(Records with modeling code)
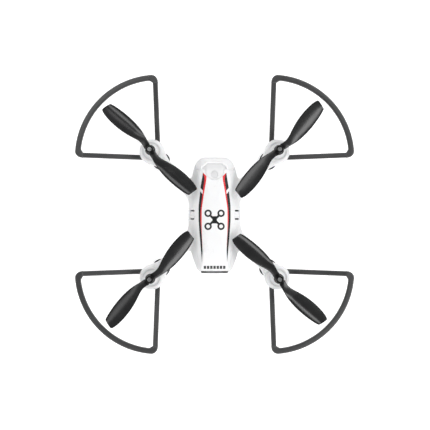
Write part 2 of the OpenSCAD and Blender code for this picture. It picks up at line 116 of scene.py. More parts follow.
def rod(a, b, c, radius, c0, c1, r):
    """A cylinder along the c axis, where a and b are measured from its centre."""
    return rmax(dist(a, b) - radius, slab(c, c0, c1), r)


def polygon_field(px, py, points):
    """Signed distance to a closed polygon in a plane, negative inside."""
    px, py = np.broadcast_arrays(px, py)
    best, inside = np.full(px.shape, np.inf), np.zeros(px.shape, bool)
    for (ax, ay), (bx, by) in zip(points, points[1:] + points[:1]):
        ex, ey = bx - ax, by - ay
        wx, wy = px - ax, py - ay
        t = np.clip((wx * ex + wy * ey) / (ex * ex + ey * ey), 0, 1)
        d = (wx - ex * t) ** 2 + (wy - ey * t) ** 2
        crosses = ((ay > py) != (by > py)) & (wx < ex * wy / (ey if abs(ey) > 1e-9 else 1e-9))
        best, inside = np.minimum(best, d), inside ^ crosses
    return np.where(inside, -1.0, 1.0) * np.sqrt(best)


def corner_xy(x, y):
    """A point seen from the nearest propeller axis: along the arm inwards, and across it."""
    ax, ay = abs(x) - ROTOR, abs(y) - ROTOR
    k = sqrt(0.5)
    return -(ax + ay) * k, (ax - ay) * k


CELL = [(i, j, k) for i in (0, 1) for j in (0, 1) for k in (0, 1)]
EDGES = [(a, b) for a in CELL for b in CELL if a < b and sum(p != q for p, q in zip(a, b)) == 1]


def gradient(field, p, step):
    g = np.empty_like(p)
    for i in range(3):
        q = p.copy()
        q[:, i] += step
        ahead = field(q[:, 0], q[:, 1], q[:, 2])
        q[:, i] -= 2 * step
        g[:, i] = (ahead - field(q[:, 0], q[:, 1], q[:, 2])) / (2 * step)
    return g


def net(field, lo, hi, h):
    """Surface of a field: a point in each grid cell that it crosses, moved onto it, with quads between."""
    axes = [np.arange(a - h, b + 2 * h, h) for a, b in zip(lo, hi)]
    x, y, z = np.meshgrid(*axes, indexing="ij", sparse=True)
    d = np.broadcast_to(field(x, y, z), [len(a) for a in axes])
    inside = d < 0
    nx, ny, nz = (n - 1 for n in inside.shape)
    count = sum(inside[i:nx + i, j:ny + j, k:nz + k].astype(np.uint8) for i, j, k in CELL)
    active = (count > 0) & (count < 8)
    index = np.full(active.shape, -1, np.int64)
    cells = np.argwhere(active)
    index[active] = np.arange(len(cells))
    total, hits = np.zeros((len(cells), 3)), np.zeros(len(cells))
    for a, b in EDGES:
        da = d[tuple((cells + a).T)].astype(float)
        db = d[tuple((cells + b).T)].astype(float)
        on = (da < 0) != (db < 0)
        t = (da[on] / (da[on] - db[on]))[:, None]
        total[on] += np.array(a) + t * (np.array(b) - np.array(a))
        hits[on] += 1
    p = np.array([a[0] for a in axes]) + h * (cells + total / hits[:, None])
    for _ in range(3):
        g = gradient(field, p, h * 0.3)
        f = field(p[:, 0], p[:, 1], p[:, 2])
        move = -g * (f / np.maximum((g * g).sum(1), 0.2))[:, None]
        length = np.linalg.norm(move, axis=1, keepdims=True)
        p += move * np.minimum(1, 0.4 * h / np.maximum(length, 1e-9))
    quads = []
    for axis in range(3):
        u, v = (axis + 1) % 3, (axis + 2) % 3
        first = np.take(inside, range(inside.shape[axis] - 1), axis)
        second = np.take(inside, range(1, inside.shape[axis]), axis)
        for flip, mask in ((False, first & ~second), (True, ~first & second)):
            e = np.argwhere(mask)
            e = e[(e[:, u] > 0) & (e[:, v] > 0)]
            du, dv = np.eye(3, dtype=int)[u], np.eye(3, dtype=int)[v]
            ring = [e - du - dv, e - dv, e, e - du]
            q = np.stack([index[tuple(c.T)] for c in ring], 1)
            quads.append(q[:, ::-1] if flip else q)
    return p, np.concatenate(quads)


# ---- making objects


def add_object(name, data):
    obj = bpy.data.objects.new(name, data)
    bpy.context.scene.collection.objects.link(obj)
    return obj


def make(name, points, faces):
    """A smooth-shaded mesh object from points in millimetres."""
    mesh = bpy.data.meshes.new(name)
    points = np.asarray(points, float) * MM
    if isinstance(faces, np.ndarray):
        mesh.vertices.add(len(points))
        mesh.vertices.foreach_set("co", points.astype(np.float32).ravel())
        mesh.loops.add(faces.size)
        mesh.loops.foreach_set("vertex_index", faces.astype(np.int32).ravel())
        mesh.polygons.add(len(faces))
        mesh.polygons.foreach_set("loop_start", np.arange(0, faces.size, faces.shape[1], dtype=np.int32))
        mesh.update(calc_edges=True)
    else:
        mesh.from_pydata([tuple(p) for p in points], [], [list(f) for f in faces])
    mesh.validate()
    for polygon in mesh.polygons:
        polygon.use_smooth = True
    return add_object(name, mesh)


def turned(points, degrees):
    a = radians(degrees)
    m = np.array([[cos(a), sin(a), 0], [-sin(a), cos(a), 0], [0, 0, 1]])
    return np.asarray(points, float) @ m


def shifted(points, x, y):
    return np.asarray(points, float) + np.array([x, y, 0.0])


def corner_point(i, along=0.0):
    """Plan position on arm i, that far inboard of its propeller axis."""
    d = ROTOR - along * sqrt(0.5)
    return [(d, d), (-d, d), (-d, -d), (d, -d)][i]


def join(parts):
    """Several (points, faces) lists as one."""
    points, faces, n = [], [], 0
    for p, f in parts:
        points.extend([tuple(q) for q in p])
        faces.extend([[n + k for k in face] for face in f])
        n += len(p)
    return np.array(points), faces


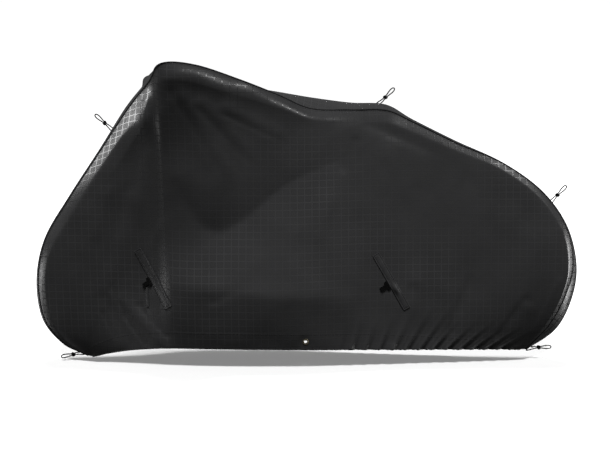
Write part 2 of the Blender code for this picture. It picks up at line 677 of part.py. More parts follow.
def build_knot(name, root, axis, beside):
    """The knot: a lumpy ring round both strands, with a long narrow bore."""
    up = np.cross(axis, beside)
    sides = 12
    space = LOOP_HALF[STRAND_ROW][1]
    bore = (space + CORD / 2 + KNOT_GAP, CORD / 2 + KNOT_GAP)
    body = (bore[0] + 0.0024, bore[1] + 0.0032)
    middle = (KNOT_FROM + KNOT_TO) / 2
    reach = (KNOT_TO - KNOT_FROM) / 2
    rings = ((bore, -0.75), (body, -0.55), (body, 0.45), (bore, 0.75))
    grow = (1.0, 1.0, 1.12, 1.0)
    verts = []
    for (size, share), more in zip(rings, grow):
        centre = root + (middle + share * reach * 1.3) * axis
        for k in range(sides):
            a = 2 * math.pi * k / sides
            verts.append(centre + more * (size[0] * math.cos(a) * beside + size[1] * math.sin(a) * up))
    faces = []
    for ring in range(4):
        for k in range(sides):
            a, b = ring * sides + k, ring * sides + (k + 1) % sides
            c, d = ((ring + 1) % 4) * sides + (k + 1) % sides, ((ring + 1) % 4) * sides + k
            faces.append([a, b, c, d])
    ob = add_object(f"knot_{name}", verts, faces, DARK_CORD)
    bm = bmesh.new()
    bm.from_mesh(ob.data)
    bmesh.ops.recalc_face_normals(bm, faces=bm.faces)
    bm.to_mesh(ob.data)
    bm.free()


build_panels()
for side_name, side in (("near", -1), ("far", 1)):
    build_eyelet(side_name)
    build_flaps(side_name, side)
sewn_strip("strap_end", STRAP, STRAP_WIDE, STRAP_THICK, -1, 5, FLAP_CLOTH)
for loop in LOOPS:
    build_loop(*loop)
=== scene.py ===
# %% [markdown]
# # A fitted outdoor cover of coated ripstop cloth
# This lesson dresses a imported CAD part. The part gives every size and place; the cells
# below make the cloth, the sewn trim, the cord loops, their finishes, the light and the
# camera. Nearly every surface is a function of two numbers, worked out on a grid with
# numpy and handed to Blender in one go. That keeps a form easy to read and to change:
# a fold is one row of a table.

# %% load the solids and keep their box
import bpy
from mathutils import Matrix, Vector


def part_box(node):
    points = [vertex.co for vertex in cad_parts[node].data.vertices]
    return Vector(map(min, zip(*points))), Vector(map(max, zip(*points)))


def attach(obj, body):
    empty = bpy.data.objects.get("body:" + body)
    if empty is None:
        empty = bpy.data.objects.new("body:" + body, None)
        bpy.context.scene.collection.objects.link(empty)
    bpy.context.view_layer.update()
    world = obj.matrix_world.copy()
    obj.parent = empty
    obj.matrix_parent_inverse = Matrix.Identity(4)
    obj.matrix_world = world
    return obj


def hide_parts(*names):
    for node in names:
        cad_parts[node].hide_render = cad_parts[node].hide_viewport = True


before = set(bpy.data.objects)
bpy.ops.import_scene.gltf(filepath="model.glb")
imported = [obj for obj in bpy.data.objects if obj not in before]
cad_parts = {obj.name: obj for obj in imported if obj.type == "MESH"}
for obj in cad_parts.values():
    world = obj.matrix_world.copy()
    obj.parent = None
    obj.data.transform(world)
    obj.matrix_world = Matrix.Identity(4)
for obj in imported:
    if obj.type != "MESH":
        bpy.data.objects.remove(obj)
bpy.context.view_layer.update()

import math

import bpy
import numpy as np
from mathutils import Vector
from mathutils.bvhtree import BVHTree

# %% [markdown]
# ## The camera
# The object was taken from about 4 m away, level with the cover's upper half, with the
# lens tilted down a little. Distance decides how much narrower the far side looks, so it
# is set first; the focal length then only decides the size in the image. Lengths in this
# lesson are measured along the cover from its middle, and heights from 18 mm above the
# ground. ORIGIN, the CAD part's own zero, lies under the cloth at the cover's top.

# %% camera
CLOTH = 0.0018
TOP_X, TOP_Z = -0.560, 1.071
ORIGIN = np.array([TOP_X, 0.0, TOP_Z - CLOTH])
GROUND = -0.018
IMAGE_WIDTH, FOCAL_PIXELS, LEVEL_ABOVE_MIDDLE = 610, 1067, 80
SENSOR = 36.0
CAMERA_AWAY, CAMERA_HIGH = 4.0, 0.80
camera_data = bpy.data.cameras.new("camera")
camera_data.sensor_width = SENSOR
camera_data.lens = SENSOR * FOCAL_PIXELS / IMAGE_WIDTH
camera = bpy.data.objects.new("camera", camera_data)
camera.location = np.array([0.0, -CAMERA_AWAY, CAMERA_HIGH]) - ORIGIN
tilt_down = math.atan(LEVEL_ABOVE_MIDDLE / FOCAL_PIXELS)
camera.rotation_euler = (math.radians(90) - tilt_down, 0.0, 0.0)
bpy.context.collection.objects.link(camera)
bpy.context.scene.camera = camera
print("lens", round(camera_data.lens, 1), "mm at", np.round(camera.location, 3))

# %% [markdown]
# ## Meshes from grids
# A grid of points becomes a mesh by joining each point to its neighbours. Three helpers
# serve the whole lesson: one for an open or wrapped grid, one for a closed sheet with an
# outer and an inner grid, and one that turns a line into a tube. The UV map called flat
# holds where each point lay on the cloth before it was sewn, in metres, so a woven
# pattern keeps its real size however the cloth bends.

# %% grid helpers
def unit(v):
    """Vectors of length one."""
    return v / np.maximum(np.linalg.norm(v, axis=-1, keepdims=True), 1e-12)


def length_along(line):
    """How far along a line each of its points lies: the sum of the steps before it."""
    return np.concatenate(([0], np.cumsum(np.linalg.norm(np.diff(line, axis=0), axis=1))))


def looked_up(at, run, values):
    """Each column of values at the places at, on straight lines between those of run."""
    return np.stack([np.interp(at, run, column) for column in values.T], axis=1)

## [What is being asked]
The answer should consist of the lines from the first line of the entries through the line with "EDGES = [(a, b)", copied exactly.

## [Result of this exercise]
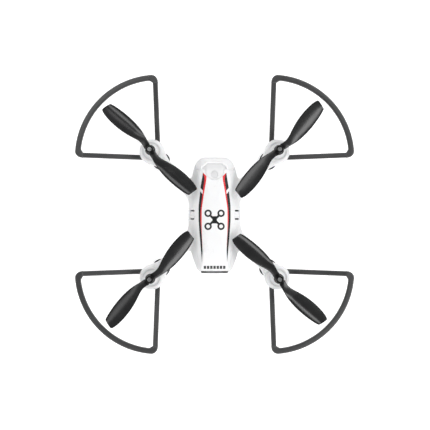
Write part 2 of the OpenSCAD and Blender code for this picture. It picks up at line 116 of scene.py. More parts follow.
def rod(a, b, c, radius, c0, c1, r):
    """A cylinder along the c axis, where a and b are measured from its centre."""
    return rmax(dist(a, b) - radius, slab(c, c0, c1), r)


def polygon_field(px, py, points):
    """Signed distance to a closed polygon in a plane, negative inside."""
    px, py = np.broadcast_arrays(px, py)
    best, inside = np.full(px.shape, np.inf), np.zeros(px.shape, bool)
    for (ax, ay), (bx, by) in zip(points, points[1:] + points[:1]):
        ex, ey = bx - ax, by - ay
        wx, wy = px - ax, py - ay
        t = np.clip((wx * ex + wy * ey) / (ex * ex + ey * ey), 0, 1)
        d = (wx - ex * t) ** 2 + (wy - ey * t) ** 2
        crosses = ((ay > py) != (by > py)) & (wx < ex * wy / (ey if abs(ey) > 1e-9 else 1e-9))
        best, inside = np.minimum(best, d), inside ^ crosses
    return np.where(inside, -1.0, 1.0) * np.sqrt(best)


def corner_xy(x, y):
    """A point seen from the nearest propeller axis: along the arm inwards, and across it."""
    ax, ay = abs(x) - ROTOR, abs(y) - ROTOR
    k = sqrt(0.5)
    return -(ax + ay) * k, (ax - ay) * k


CELL = [(i, j, k) for i in (0, 1) for j in (0, 1) for k in (0, 1)]
EDGES = [(a, b) for a in CELL for b in CELL if a < b and sum(p != q for p, q in zip(a, b)) == 1]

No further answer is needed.